▶ **The task**
Starting at the line that contains "100 * error))", copy every line down to the line that contains "record = json.load(file)", inclusive, exactly as it stands. Omit all other lines.

>> start Data provided

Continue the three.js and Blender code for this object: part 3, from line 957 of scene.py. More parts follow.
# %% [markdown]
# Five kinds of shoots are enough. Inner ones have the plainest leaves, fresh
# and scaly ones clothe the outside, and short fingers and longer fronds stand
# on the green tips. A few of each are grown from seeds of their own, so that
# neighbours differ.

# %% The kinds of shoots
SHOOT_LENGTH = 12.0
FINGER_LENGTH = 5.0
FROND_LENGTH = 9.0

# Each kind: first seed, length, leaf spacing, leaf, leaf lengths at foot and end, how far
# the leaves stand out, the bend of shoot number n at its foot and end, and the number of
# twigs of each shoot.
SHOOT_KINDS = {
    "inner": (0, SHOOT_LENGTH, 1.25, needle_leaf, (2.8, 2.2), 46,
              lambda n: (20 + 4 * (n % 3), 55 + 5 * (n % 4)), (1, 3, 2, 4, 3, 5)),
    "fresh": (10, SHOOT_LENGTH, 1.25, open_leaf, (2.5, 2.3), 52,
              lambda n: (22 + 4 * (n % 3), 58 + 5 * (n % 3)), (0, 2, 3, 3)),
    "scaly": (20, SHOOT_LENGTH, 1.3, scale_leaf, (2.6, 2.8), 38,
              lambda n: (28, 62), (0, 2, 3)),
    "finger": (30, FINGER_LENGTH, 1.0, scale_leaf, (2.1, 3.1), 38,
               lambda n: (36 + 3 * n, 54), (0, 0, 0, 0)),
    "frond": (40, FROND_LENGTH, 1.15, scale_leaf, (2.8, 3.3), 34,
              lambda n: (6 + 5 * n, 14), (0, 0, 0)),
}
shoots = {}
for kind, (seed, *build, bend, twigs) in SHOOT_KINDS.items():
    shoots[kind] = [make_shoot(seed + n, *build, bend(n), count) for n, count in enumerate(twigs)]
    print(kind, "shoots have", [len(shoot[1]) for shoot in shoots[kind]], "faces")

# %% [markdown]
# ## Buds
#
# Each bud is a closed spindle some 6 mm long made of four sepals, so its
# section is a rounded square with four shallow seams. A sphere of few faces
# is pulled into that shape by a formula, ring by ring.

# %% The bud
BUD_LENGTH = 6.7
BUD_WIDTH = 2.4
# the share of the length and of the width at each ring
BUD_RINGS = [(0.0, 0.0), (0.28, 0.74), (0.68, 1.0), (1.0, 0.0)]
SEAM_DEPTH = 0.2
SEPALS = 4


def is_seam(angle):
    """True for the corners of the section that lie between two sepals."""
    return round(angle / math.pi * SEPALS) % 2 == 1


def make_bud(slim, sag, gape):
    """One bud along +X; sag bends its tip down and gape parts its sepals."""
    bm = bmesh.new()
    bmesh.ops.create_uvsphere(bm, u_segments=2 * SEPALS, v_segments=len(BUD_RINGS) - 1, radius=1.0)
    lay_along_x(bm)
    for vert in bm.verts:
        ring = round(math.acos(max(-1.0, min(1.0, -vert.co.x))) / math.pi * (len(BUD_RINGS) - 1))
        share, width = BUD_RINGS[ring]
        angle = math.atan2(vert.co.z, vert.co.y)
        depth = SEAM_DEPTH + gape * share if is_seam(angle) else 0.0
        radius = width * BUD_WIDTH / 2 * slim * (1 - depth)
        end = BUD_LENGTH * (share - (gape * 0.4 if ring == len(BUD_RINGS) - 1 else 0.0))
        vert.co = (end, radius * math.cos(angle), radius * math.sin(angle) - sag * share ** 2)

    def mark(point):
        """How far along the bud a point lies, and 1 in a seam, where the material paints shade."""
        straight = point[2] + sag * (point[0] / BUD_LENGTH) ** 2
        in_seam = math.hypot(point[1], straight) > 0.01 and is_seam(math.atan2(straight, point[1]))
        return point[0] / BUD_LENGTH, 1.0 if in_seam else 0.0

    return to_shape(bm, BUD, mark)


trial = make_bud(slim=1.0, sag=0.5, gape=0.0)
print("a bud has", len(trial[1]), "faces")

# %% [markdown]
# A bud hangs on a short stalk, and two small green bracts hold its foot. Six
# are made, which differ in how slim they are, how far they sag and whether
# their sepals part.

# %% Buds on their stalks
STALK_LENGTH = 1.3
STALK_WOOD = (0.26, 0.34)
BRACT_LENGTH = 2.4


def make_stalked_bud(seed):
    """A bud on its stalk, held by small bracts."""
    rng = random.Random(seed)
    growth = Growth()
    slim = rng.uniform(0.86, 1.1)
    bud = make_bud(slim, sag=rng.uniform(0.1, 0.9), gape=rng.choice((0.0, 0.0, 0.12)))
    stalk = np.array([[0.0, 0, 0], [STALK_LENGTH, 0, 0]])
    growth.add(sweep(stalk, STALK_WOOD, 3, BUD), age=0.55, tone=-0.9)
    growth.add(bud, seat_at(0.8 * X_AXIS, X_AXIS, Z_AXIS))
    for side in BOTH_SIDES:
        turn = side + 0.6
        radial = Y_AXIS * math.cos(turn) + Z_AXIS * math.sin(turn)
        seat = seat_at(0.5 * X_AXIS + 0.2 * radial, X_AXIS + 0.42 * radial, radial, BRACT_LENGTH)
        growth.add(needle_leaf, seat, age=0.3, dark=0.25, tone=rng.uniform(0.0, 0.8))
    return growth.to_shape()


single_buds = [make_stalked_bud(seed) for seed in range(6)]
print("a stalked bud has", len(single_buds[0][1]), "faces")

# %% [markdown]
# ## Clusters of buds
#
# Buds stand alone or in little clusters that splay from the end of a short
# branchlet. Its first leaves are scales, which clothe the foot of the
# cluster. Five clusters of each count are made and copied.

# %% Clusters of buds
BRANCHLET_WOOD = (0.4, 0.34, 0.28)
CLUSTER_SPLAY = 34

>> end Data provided
>> start Data provided

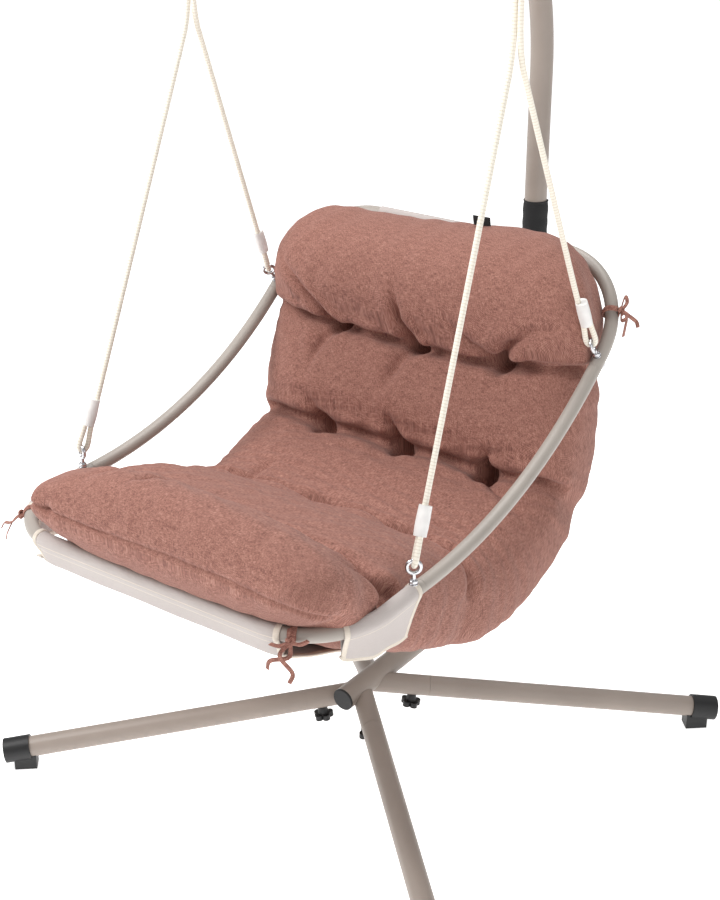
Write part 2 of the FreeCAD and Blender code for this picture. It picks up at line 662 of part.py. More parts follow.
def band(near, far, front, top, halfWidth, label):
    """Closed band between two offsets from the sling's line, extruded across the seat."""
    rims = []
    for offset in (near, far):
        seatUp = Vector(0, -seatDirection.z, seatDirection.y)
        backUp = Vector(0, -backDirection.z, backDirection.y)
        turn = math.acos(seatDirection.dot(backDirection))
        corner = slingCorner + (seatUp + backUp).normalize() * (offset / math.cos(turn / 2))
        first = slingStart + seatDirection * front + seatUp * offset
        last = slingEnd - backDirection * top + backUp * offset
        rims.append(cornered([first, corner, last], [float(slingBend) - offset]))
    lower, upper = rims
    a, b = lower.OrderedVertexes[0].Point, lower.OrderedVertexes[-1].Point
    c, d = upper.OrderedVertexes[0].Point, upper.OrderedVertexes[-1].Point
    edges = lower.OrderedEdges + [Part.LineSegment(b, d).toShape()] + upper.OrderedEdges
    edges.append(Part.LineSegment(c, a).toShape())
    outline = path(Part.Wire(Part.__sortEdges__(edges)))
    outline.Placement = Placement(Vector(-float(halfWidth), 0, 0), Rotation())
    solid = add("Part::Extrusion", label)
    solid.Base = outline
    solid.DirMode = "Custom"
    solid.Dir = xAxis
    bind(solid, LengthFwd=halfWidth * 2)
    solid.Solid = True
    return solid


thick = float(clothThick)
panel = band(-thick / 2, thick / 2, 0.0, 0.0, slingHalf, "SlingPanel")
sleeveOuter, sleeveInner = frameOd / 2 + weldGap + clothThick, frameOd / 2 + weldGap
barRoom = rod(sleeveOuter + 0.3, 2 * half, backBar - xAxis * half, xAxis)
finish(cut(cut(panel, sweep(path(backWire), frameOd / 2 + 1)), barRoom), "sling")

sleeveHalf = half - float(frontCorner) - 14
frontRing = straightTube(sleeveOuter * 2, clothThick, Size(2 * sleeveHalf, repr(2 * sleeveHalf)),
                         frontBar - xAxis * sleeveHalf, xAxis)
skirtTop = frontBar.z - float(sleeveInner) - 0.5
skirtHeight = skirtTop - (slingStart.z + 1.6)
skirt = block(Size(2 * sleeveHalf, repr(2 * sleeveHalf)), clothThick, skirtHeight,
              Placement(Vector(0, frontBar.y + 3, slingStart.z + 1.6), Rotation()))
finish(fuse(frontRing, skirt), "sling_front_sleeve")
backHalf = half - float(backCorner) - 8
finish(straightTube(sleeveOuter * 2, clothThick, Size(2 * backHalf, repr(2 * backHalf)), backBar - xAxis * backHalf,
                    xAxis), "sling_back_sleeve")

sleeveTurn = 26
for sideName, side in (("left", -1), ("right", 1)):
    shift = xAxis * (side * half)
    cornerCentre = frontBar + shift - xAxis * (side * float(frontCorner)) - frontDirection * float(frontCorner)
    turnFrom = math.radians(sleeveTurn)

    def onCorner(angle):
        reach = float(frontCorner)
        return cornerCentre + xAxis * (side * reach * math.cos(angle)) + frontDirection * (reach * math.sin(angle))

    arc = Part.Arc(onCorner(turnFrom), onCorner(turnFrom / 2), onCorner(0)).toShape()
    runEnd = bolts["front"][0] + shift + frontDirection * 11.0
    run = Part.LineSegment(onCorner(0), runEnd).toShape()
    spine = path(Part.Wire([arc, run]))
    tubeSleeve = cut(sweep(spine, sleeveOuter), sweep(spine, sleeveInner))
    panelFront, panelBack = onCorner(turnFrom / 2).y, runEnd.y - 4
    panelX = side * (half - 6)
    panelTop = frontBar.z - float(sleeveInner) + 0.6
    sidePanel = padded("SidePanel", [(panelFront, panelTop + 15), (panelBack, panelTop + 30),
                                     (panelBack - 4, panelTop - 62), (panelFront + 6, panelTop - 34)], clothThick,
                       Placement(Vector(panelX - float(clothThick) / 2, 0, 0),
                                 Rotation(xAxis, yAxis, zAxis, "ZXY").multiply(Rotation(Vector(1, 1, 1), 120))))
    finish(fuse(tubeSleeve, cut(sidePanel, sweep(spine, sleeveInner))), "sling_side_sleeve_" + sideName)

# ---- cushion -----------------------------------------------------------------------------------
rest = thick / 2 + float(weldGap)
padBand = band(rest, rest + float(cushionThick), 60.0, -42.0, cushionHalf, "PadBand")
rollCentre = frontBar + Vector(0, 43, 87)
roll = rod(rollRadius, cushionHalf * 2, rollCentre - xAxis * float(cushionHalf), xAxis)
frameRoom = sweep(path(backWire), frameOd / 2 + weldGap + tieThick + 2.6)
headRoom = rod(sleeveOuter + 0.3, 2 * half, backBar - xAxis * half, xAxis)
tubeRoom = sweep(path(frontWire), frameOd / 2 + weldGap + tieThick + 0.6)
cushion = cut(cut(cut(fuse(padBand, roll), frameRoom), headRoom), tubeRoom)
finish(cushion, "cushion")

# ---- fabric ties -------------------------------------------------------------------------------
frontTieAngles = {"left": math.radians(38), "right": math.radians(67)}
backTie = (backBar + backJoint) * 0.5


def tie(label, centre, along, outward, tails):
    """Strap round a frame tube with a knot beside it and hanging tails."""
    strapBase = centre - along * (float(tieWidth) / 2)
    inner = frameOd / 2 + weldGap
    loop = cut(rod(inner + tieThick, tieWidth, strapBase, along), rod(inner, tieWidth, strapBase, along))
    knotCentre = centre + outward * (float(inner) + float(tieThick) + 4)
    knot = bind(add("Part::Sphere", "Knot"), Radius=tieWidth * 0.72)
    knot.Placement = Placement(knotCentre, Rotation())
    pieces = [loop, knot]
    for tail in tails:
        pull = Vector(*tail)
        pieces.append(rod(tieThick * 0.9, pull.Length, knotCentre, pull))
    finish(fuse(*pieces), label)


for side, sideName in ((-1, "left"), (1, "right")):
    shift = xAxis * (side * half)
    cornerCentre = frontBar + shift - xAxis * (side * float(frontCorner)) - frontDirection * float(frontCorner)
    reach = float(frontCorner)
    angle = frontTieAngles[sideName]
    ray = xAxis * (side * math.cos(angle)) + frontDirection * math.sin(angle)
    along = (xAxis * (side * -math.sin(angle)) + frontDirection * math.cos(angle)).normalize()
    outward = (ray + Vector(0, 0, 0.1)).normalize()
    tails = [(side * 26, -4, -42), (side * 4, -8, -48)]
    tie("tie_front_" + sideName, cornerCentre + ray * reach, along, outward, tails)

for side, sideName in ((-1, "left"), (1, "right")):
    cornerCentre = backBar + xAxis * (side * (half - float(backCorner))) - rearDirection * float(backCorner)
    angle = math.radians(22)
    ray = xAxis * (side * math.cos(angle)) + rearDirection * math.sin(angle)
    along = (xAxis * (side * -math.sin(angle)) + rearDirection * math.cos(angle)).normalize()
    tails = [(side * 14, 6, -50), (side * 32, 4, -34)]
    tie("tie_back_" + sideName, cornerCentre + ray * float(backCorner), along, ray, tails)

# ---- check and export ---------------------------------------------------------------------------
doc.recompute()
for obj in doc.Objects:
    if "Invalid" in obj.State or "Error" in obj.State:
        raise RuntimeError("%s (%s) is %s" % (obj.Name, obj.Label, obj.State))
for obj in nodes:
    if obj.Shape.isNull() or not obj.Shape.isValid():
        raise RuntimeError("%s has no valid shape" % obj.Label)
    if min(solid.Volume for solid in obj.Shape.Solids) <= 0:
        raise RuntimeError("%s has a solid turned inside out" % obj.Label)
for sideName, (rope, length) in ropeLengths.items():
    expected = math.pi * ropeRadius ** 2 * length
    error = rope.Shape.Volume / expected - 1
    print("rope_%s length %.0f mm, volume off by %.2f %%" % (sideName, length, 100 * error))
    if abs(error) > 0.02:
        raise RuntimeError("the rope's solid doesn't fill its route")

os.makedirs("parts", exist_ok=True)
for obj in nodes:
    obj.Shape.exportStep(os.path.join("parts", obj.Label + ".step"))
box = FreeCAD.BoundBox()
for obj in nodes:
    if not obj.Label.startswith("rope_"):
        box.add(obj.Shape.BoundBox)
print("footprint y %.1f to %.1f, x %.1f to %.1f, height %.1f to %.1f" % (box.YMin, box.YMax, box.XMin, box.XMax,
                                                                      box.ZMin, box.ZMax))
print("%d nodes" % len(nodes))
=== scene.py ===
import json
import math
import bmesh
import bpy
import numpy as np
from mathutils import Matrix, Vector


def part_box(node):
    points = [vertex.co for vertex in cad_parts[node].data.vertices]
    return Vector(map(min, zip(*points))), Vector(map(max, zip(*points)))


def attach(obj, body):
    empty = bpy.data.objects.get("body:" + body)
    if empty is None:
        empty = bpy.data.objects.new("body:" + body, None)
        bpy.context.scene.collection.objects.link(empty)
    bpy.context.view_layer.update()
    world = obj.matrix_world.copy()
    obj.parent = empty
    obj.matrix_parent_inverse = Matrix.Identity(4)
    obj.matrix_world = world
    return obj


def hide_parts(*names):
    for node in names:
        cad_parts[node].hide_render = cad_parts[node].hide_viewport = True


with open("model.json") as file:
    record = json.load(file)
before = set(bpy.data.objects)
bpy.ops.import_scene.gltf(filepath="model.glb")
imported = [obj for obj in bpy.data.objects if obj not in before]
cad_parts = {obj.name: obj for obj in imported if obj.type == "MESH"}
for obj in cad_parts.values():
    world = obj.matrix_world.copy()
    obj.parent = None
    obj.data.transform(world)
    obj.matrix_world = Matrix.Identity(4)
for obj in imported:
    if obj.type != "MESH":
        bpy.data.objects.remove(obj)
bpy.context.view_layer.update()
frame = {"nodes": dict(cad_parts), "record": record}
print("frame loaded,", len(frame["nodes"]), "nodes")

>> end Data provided
>> start Data provided

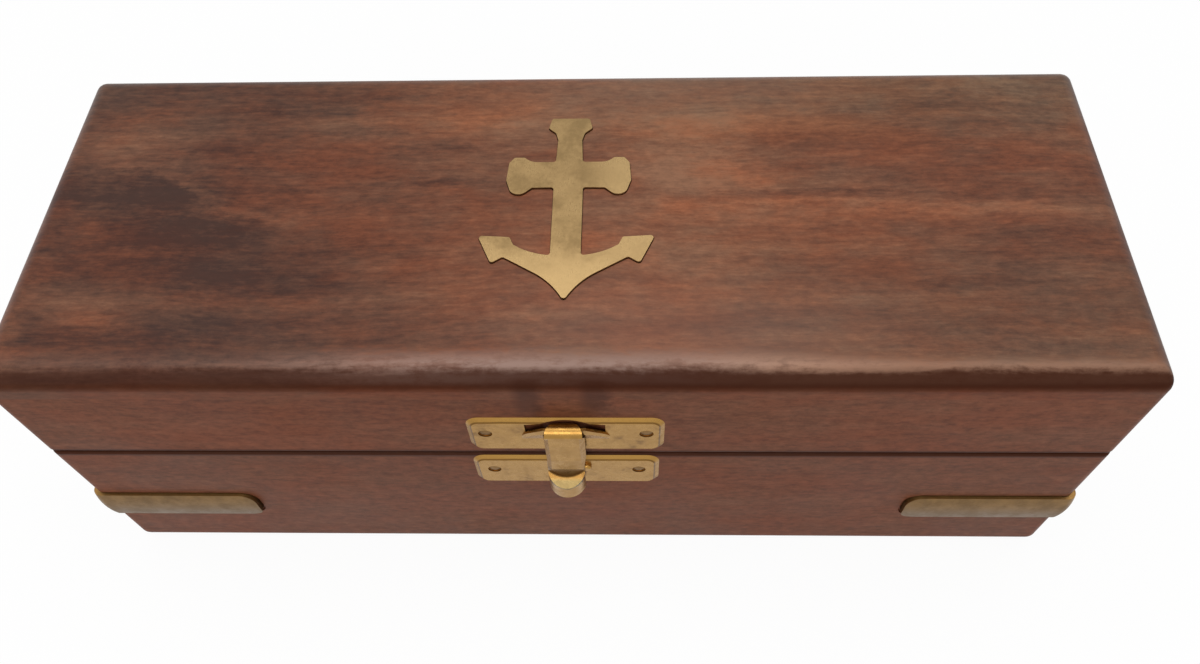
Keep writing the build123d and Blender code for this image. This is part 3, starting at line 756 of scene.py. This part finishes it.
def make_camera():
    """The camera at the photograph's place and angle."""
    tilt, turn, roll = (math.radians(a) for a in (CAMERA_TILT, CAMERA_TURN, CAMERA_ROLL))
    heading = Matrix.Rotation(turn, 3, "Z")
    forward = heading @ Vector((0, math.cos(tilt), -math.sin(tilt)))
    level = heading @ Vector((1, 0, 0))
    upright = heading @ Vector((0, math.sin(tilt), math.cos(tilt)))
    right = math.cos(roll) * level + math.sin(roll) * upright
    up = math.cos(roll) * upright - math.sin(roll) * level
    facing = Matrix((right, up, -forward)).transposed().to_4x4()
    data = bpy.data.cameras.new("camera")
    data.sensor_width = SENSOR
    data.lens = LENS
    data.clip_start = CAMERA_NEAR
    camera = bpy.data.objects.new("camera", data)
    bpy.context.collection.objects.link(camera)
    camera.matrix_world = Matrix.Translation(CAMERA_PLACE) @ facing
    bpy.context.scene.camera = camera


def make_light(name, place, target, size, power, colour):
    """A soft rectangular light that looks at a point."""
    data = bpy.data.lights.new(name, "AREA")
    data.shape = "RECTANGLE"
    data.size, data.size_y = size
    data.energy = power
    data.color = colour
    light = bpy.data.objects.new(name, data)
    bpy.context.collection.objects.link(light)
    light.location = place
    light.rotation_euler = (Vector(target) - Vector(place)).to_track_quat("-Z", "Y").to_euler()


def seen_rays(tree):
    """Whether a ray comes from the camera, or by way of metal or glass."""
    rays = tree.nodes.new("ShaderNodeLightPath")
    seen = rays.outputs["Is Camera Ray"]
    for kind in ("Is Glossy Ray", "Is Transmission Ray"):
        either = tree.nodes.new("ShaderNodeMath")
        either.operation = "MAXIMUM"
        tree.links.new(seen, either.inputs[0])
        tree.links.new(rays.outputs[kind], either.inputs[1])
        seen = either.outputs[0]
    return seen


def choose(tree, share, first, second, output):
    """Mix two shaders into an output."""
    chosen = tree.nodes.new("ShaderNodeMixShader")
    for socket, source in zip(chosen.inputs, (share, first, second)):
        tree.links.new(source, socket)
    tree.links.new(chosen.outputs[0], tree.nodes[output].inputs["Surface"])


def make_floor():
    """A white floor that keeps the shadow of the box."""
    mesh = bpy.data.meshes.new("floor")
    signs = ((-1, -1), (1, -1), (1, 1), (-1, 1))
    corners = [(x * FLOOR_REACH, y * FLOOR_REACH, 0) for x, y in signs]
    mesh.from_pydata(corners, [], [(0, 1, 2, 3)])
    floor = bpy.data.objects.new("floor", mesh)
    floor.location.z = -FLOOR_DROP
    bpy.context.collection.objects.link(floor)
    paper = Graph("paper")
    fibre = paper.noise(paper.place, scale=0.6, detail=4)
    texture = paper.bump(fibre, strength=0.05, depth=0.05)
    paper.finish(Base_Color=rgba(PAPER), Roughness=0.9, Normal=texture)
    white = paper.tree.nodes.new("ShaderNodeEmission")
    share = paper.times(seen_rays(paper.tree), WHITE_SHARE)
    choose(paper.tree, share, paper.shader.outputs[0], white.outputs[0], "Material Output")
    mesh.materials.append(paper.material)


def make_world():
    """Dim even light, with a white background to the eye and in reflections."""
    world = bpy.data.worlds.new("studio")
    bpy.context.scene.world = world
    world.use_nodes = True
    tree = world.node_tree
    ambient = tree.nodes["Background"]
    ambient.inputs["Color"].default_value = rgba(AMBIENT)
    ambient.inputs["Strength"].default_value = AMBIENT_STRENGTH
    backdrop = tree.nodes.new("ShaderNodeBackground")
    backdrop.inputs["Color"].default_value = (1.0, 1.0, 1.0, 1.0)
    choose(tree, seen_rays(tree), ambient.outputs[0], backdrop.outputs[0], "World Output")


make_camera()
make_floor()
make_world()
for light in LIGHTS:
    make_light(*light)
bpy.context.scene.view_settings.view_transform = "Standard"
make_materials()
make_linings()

>> end Data provided

▶ **Task answer**
    print("rope_%s length %.0f mm, volume off by %.2f %%" % (sideName, length, 100 * error))
    if abs(error) > 0.02:
        raise RuntimeError("the rope's solid doesn't fill its route")

os.makedirs("parts", exist_ok=True)
for obj in nodes:
    obj.Shape.exportStep(os.path.join("parts", obj.Label + ".step"))
box = FreeCAD.BoundBox()
for obj in nodes:
    if not obj.Label.startswith("rope_"):
        box.add(obj.Shape.BoundBox)
print("footprint y %.1f to %.1f, x %.1f to %.1f, height %.1f to %.1f" % (box.YMin, box.YMax, box.XMin, box.XMax,
                                                                      box.ZMin, box.ZMax))
print("%d nodes" % len(nodes))
=== scene.py ===
import json
import math
import bmesh
import bpy
import numpy as np
from mathutils import Matrix, Vector


def part_box(node):
    points = [vertex.co for vertex in cad_parts[node].data.vertices]
    return Vector(map(min, zip(*points))), Vector(map(max, zip(*points)))


def attach(obj, body):
    empty = bpy.data.objects.get("body:" + body)
    if empty is None:
        empty = bpy.data.objects.new("body:" + body, None)
        bpy.context.scene.collection.objects.link(empty)
    bpy.context.view_layer.update()
    world = obj.matrix_world.copy()
    obj.parent = empty
    obj.matrix_parent_inverse = Matrix.Identity(4)
    obj.matrix_world = world
    return obj


def hide_parts(*names):
    for node in names:
        cad_parts[node].hide_render = cad_parts[node].hide_viewport = True


with open("model.json") as file:
    record = json.load(file)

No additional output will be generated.